3 moments from history that rhyme with this story — and how they unfolded.

April 1986

Batson v. Kentucky (1986)

James Batson, a Black man, was tried for burglary in Kentucky after the prosecutor used peremptory strikes to remove all four Black potential jurors. The Supreme Court ruled 7-2 that the Equal Protection Clause forbids race-based strikes.

Then

Batson's conviction was vacated and the Court created a three-step test for raising and rebutting race-discrimination claims in jury selection.

Now

The Batson framework became the central tool defendants use to challenge prosecutor strikes, though enforcement has been inconsistent for four decades.

Why this matters now

Pitchford is a direct application of Batson's step three, where the defense must be allowed to rebut the prosecutor's race-neutral reasons. The Mississippi courts skipped that step.

May 2016

Foster v. Chatman (2016)

Timothy Foster, a Black death-row prisoner in Georgia, obtained prosecutors' jury-selection notes through an open-records request. The notes highlighted every Black juror's name in green and ranked them by who to strike first.

Then

The Supreme Court ruled 7-1 that the strikes were racially motivated and vacated Foster's death sentence.

Now

Foster set a high-water mark for proving Batson violations with documentary evidence; most cases lack such smoking guns.

Why this matters now

Foster showed the Court would dig into trial records to find Batson violations.

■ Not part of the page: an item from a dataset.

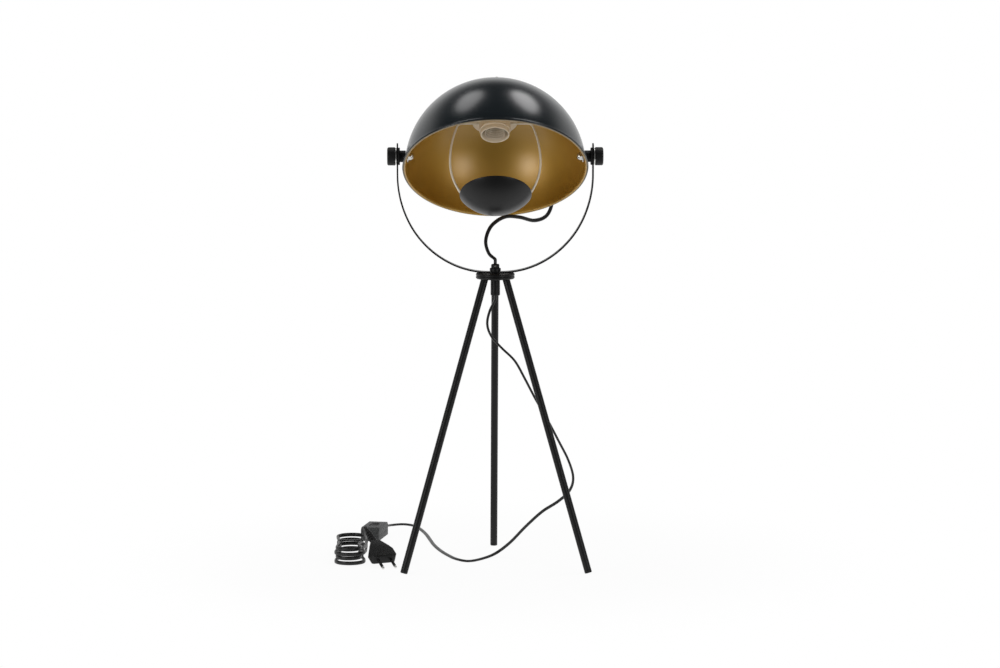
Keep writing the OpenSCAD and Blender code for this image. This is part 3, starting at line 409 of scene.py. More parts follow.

Pitchford extends that scrutiny to procedural rulings that effectively block defendants from making their case.

June 2019

Flowers v. Mississippi (2019)

Curtis Flowers was tried six times for the same 1996 quadruple murder by District Attorney Doug Evans, the same prosecutor in Pitchford. Across the six trials, Evans struck 41 of 42 prospective Black jurors. The Supreme Court overturned the sixth conviction 7-2.

Then

Flowers was released after charges were dropped in 2020. Justice Kavanaugh, writing for the majority, called the prosecutor's pattern of strikes 'relentless.'

Now

The Flowers ruling put Evans's office under national scrutiny and amplified calls to reform peremptory strikes entirely. Several states have since limited their use.

Why this matters now

Evans prosecuted both Flowers and Pitchford. Kavanaugh wrote both majority opinions. The pattern documented in Flowers gave context to Pitchford's claim that the strikes in his own case were not innocent.